Gabriel Salazar lo dijo: es la violencia de los ricos. Silenciosa, elegante, devastadora.
La conversación seria: necesitamos reformas profundas
Quizás ha llegado el momento de que hablemos en serio.
Si realmente queremos terminar con la justicia diferenciada, necesitamos algo más que indignación esporádica: necesitamos una reforma constitucional que por fin trate la corrupción y la malversación de fondos públicos por lo que realmente son: alta traición al país.
Hoy, defraudar al Estado sigue siendo castigado con penas simbólicas, acuerdos convenientes, clases de ética o condenas que jamás se cumplen en recintos comunes. Eso debe cambiar.
Robarle al fisco —es decir, al bolsillo colectivo— debe traducirse en: penas más altas, cumplimiento efectivo, sin beneficios, especialmente cuando los responsables son autoridades, altos funcionarios o representantes democráticamente electos.
Y lo mismo debe ocurrir con el Consejo de Defensa del Estado.
El CDE debe dejar de ser un actor intermitente y pasar a ser un verdadero centinela constitucional, obligado a perseguir todas y cada una de las causas que involucren fraude al fisco, malversación, coimas, administración desleal o desfalcos, sin discrecionalidad ni silencios tácticos.
Quizás llegó el momento de hablar de inhabilitación perpetua para ejercer cargos públicos, un registro nacional público de corruptos y defraudadores del Estado, prohibición absoluta de contratar con el Estado de por vida ¿por qué no?
¿Qué tal si sumamos penas sin beneficios cuando el delito se comete desde posiciones de poder, y un estándar jurídico que deje claro que, en Chile, la traición a la patria —porque eso es robar al Estado— se paga caro.?
Lo inquietante: nadie lo dice
En medio de una elección presidencial crispada, ruidosa, agresiva y sobrecargada de frases hechas, ni un solo candidato ha mencionado siquiera la posibilidad de cerrar o transformar Capitán Yáber.
Ni uno. Silencio total.
Y quizás más grave aún: la ciudadanía parece tener tan normalizada esa cárcel boutique, tan internalizada la desigualdad penal, que el tema ni siquiera asoma en el debate público. Como si fuera demasiado pedir que los ladrones millonarios tengan las mismas consecuencias que los ladrones pobres. Como si exigir justicia pareja fuera una excentricidad nacional.
Definitivamente nos falta abrir los ojos. Porque Capitán Yáber no es un recinto penitenciario: es el espejo del país que todavía somos. Transformarlo en una cárcel común o derechamente cerrarla no solo sería un acto de justicia.
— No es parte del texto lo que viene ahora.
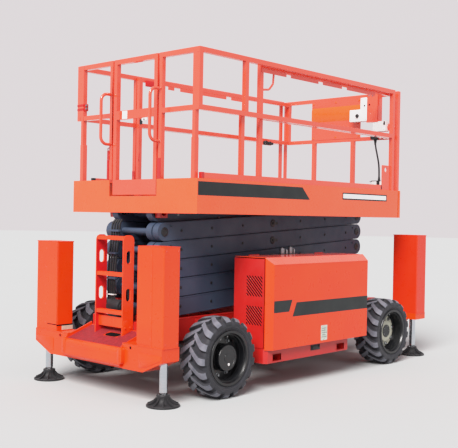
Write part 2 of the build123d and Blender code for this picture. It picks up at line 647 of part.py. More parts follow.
# extension deck: slides forward on the main floor, inside the side rails
EXT_X0, EXT_X1 = -773.0, 1415.0
EXT_HALF = 686.0
EXT_Y = {1: 650.0, -1: 668.0}              # side rails of the extension, left and right
EXT_POST_X = {1: -754.0, -1: -625.0}      # rear posts, left and right
SKIRT_X = EXT_X1 - 25                     # back of the extension's front skirt
EXT_TOP = 2602.0


def ext_post(t):
    y = t * EXT_Y[t]
    x = EXT_POST_X[t]
    return box(x - H, x + H, y - t * H, y + t * (H - 1), FLOOR_Z + 8, EXT_TOP)


def extension_deck():
    out = [box(EXT_X0, SKIRT_X, -EXT_HALF, EXT_HALF, FLOOR_Z + 8, FLOOR_Z + 16)]
    for t in (1, -1):
        out.append(box(EXT_X0, SKIRT_X, t * (EXT_HALF - 5), t * EXT_HALF, FLOOR_Z + 8, FASCIA_Z1 - 12))
    return cut(fuse(out), *[ext_post(t) for t in (1, -1)])


def extension_rails():
    out = []
    x = EXT_X1 - H
    for t in (1, -1):
        y = t * EXT_Y[t]
        x0 = EXT_POST_X[t] - H
        out.append(box(x0, x, y - t * H, y + t * (H - 1), EXT_TOP - RAIL_T, EXT_TOP))
        out.append(box(x0, x, y - t * H, y + t * (H - 1), RAIL_MID - H, RAIL_MID + H))
        out.append(ext_post(t))
        out.append(box(x - H, x + H, t * (EXT_Y[t] - H), t * (RAIL_Y[t]), RAIL_TOP - 3 * RAIL_T, RAIL_TOP))
        out.append(box(x - H, x + H, t * (EXT_Y[t] - H), t * (RAIL_Y[t]), RAIL_MID - H, RAIL_MID + H))
    # front corners: a flat post on the left, doubled above the middle rail; a tube on the right
    out.append(box(x - H, x + H, 684, 703, FASCIA_Z1, RAIL_TOP))
    out.append(box(x - H, x + H, 634, 684, RAIL_MID, RAIL_TOP))
    out.append(box(x - H - 12, x + H - 12, -731, -693, FASCIA_Z1, RAIL_TOP))
    out.append(box(x - H, x + H, -RAIL_Y[-1], 703, RAIL_TOP - RAIL_T, RAIL_TOP))
    out.append(box(x - H, x + H, -RAIL_Y[-1], 703, RAIL_MID - H, RAIL_MID + H))
    for y in (-190, 300):
        out.append(post(x, y))
    # hanger plate of the control box, on the back of the front top rail
    out.append(box(x - H - 25, x - H, -557, -428, RAIL_TOP - 20, RAIL_TOP - 12))
    out.append(box(x - H - 31, x - H - 25, -557, -428, 2326, RAIL_TOP - 12))
    return fuse(out)


part("extension_deck", extension_deck())
part("extension_front_skirt", box(SKIRT_X, EXT_X1, -DECK_HALF, DECK_HALF, FASCIA_Z0, FASCIA_Z1))
part("extension_rails", extension_rails())
part("front_panel", box(EXT_X1 - RAIL_T - 4, EXT_X1 - RAIL_T, -291, 322, 2185, 2585))

# control station on the front rail: stepped housing, its plug and the cable down to the deck socket
STATION_X = EXT_X1 - RAIL_T - 31.5
HOUSING = [(-222, 2338), (-222, 2457), (-350, 2457), (-350, 2571), (-548, 2571), (-548, 2326), (-643, 2326), (-643, 2226), (-500, 2226), (-500, 2338)]
part("control_box", prism_yz(HOUSING, STATION_X - 64, STATION_X))

CABLE_R = 8.0
# x, y, z of the cable's route: out of the plug, a slow bend, into the socket
CABLE = [(1350, -486, 2150), (1350, -486, 2100), (1354, -508, 2005), (1358, -526, 1915), (1359, -531, 1835), (1359, -531, 1750)]
part("control_plug",
     fuse([box(1317, EXT_X1 - RAIL_T, -515, -444, 2150, 2202), box(1347, EXT_X1 - RAIL_T, -612, -510, 2158, 2190)]),
     box(1338, SKIRT_X, -572, -420, 1640, 1750))


def control_cable():
    pts = [Vector(*p) for p in CABLE]
    radii = []
    for a, b, c in zip(pts, pts[1:], pts[2:]):
        turn = math.radians((b - a).get_angle(c - b))
        radii.append(0.45 * min((b - a).length, (c - b).length) / math.tan(turn / 2))
    print("cable radii", [round(r) for r in radii])
    path = FilletPolyline(*CABLE, radius=radii)
    start = Plane(origin=pts[0], z_dir=(pts[1] - pts[0]).normalized())
    tube = sweep(start * Circle(CABLE_R), path=path)
    print("cable length", round(path.length, 1), "volume ratio", round(tube.volume / (math.pi * CABLE_R ** 2 * path.length), 4))
    return tube


part("control_cable", control_cable())

# ---------------------------------------------------------------- write
os.makedirs("parts", exist_ok=True)
for name, shapes in PARTS.items():
    solids = [s for shape in shapes for s in (Pos(SHIFT_X, 0, 0) * shape).solids()]
    out = solids[0] if len(solids) == 1 else Compound(children=solids)
    out.label = name
    export_step(out, f"parts/{name}.step")
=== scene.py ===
import math
import random

import bmesh
import bpy
from mathutils import Matrix, Vector


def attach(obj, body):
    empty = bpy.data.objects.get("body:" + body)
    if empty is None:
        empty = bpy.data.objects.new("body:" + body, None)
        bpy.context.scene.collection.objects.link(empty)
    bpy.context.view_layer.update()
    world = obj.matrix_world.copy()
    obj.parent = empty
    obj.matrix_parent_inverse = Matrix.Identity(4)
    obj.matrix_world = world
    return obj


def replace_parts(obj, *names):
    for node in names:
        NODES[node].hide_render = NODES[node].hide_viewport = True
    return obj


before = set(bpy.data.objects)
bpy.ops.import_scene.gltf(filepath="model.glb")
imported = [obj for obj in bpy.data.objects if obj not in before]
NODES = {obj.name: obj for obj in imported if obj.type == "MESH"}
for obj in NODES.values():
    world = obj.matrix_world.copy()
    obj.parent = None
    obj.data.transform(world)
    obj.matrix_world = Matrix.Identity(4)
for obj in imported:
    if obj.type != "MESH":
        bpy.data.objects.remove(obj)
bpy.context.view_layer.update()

# Sizes below are metres in the machine's layout frame, whose origin is under the middle of the main deck.
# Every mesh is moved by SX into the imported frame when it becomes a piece.
SX = -0.060
rad = math.radians


# ---------------------------------------------------------------- camera
def camera():
    yaw, pitch, roll = rad(42.6504), rad(-0.5122), rad(1.0033)
    fwd = Vector((math.cos(yaw) * math.cos(pitch), math.sin(yaw) * math.cos(pitch), math.sin(pitch)))
    right0 = Vector((math.sin(yaw), -math.cos(yaw), 0))
    up0 = right0.cross(fwd)
    c, s = math.cos(roll), math.sin(roll)
    right, up = c * right0 + s * up0, -s * right0 + c * up0
    data = bpy.data.cameras.new("camera")
    data.sensor_fit = "HORIZONTAL"
    data.sensor_width = 36.0
    data.lens = 845.93 / 458 * 36
    data.clip_start, data.clip_end = 0.1, 300
    ob = bpy.data.objects.new("camera", data)
    bpy.context.scene.collection.objects.link(ob)
    at = Vector((-5.8037 + SX, -5.1213, 1.3686))
    ob.matrix_world = Matrix(((right.x, up.x, -fwd.x, at.x), (right.y, up.y, -fwd.y, at.y), (right.z, up.z, -fwd.z, at.z), (0, 0, 0, 1)))
    bpy.context.scene.camera = ob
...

Sería un gesto pedagógico, simbólico, preventivo: un recordatorio claro de que, en Chile, la corrupción no se paga con clases de ética, sino con condenas reales.
¿Cuántos delitos económicos se evitarían si quienes hoy manipulan fondos públicos supieran que los espera una cárcel común —no una suite legal con cafetería, Internet y televisión—?
Tal vez, solo tal vez, comenzarían a pensarlo dos veces.